The readings for the Second Sunday in Advent focus on the arrival of John the Baptist. He came before Jesus to prepare his way and help people get ready for his coming. We can read the story of John’s birth in Luke 1:5-25 and 1:57-80. When John was born, his father, Zechariah, was filled with the Holy Spirit and God inspired him to talk about his son’s future. Among these words of prophecy, Zechariah said,
‘Because of God’s tender mercy, the morning light from heaven is about to break upon us, to give light to those who sit in darkness and in the shadow of death, and to guide us to the path of peace.’ (Luke 1:78,79 NLT)
Zechariah recognised that John’s birth was a gift from God because his son would point people towards Jesus, the Light of the World, who comes to save us from the darkness of conflict and ‘guide us to the path of peace’ (NLT). Like a GPS which guides us towards the place we want to get to, John the Baptist would show us the way to find peace in our lives.
Thirty years later, John began his work of preparing people for Jesus’ coming. In this week’s Gospel reading, Luke 3:1-6, we read that ‘John went from place to place on both sides of the Jordan River, preaching that people should be baptized to show that they had repented of their sins and turned to God to be forgiven’ (Luke 3:3 NLT). John called people to prepare for Jesus by repenting. To repent means to change. John’s message of repentance guides us to change direction in our lives. Instead of moving away from God, John calls us to a closer relationship with God and his grace for us in Jesus so we can find peace through faith in him.
John becomes our spiritual GPS to guide us in the way of peace that his father talked about. John shows us the way to move from conflicts we might be experiencing towards greater peace by calling us firstly to repent or change.
When we are in conflict with others, we can often blame other people and focus on what they did which caused the conflict. We can see this in all sorts of conflicts, from wars around the world, all the way to disagreements between friends or tensions in families. We tend to move the responsibility for conflicts away from ourselves towards others and the things they have said, done, or not done. The problem we have is that while we do that, the other person with whom we are in conflict is usually doing the same thing, so the conflict escalates, and nothing gets resolved.
John guides us towards peace along a very different path. Instead of blaming others, John’s call to repentance challenges us to look at what we have done to contribute to the conflict, to acknowledge our words or actions which might have escalated the conflict, and then to make changes in the way we speak and act to overcome the conflict and repair the damage that’s been done. This isn’t easy for us to do for a range of reasons, and it can sound very risky and counterintuitive, but just like our GPS might take us in a direction we might not have travelled before, admitting where we are wrong and making changes in the way we treat or talk about others can help us move from conflict to greater peace with people.

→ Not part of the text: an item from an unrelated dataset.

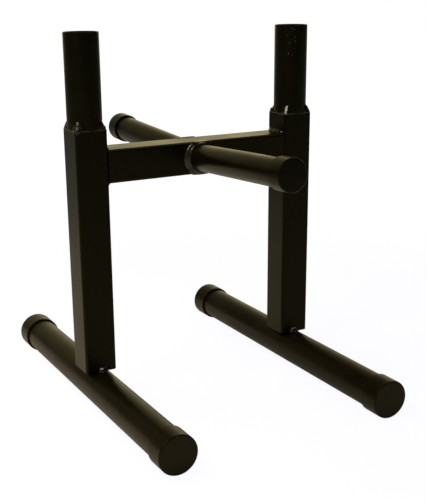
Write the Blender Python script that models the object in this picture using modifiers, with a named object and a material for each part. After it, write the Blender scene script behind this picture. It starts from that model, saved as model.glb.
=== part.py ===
"""Plate and bar storage rack, in metres with +Z up.

Two round foot tubes lie front to back on the floor, with a plastic cap pushed on each end. A square
upright stands on the crown of each foot tube and carries a round post, open at the top, for a bar. A
square cross bar joins the uprights. A round peg for plates is welded to its front face and another to
its rear face, each tilted up a little so that the plates stay on, and each closed by its own cap.
Every joint is held by weld beads, which are pieces of their own.

The origin is on the floor, midway between the feet. The front of the rack faces -Y.
"""

import math

import bmesh
import bpy
from mathutils import Vector

# Layout
SIDE_SPACING = 0.338
FOOT_TUBE_LENGTH = 0.528
UPRIGHT_LENGTH = 0.353
POST_LENGTH = 0.1295
BAR_DROP = 0.0287
PEG_LENGTH = 0.235
PEG_TILT = math.radians(3.0)

# Tube stock
FOOT_DIAMETER = 0.0508
FOOT_WALL = 0.002
SQUARE_SIDE = 0.0475
SQUARE_WALL = 0.002
SQUARE_CORNER = 0.004
POST_DIAMETER = 0.049
POST_WALL = 0.0025
POST_EDGE = 0.0005
PEG_DIAMETER = 0.039
PEG_WALL = 0.002

# Push-on caps
FOOT_CAP_LENGTH = 0.033
FOOT_CAP_WALL = 0.0025
FOOT_CAP_END = 0.0037
FOOT_CAP_ROUND = 0.002
PEG_CAP_LENGTH = 0.027
PEG_CAP_WALL = 0.0025
PEG_CAP_END = 0.0037
PEG_CAP_ROUND = 0.002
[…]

Repentance takes a lot of faith. Just like we need to trust our GPS if we’re going to follow it down a road we haven’t travelled before, we can trust Jesus as we walk in the way of peace in which John guides us. We can repent by acknowledging our wrongs and changing our behaviours, because we know that Jesus never judges or condemns us for the wrongs we do. When we go to someone with whom we are in conflict and admit we were wrong, we run the risk that they might use that against us. Jesus never does that to us. When we were in conflict with God because of our wrongs, Jesus ‘is faithful and just to forgive us our sins and to cleanse us from all wickedness’ (1 John 1:9 NLT). Jesus has already taken our wrongs to the cross and put them to death there. Because of his sacrifice for us, when we repent, when we acknowledge our wrongs and make the changes in our lives to do what’s right, Jesus always forgives us and makes us new people through his grace.

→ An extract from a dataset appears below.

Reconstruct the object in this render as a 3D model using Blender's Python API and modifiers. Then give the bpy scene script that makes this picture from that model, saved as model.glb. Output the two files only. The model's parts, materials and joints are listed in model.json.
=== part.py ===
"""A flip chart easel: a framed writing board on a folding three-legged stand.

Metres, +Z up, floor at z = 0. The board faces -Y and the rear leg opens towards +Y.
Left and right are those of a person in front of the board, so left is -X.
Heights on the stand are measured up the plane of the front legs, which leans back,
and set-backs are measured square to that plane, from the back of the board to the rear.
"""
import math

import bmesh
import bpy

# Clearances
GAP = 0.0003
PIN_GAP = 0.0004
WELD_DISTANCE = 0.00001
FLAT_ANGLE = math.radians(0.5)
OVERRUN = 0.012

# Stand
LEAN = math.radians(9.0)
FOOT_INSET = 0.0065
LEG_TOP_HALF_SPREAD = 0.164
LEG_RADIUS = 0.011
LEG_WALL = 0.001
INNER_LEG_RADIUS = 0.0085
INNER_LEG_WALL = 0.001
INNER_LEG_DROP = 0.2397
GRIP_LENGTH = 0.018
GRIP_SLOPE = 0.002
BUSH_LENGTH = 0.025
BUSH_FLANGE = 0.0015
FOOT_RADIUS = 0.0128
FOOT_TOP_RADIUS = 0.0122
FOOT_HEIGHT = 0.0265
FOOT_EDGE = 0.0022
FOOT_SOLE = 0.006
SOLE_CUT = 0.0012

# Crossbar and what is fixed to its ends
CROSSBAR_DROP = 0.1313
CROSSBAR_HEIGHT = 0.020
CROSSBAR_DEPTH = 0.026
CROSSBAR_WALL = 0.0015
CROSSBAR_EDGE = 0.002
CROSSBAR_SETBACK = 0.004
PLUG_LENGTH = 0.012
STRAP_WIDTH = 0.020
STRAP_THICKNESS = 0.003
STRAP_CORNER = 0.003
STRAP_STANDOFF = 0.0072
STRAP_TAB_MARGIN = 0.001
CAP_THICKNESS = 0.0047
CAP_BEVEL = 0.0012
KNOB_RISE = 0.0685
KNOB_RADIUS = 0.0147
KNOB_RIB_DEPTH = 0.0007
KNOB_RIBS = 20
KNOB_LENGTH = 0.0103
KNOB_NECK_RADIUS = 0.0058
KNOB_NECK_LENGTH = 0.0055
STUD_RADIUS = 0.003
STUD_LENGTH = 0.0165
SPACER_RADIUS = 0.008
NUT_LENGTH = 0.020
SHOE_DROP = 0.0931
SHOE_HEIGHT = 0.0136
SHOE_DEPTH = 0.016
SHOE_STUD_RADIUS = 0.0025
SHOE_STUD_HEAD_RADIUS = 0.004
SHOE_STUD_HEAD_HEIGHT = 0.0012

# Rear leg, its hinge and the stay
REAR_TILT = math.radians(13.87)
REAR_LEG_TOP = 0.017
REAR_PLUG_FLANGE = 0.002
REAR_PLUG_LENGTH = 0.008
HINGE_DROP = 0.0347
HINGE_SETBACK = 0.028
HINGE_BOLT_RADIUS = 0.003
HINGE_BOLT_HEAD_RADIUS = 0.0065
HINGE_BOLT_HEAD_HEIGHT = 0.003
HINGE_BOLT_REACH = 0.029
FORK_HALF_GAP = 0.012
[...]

Trusting that Jesus forgives us unconditionally gives us the hope and strength we need to go to the people in our lives, to admit we were wrong, to ask for forgiveness, and to make changes in the way we treat them. It also gives us the capacity to forgive others who wrong us. It’s not always an easy road to walk, but repentance and forgiveness is the path God gives us through John the Baptist which guides us to peace with him and with each other.
The next time you use your GPS, you might like to think about how it guides us from where we are to where we hope to be. When we are in conflict and the destination we hope for is peace, remember that John the Baptist come ‘to guide us to the path of peace’ (Luke 1:79 NLT). He guides us by calling us to repent, to admit our wrongs and make changes in what we say and do. In our relationships with God and with each other, when we walk the path of repentance, it guides us towards greater peace with God, with others and within ourselves.
More to think about or discuss:
- Do you use a GPS when you are going from one place to another? Why or why not? How can using a GPS help us to move from where we are to where we hope to be?
- What are your thoughts about repentance (admitting when we’re wrong and making changes in our lives) as a guide to help us move from conflict to peace? What do you like about it? What sounds difficult or challenging about it?
- If you are experiencing conflict with someone, what might happen if you admitted to them where you were wrong, or forgave them for their wrongs towards you?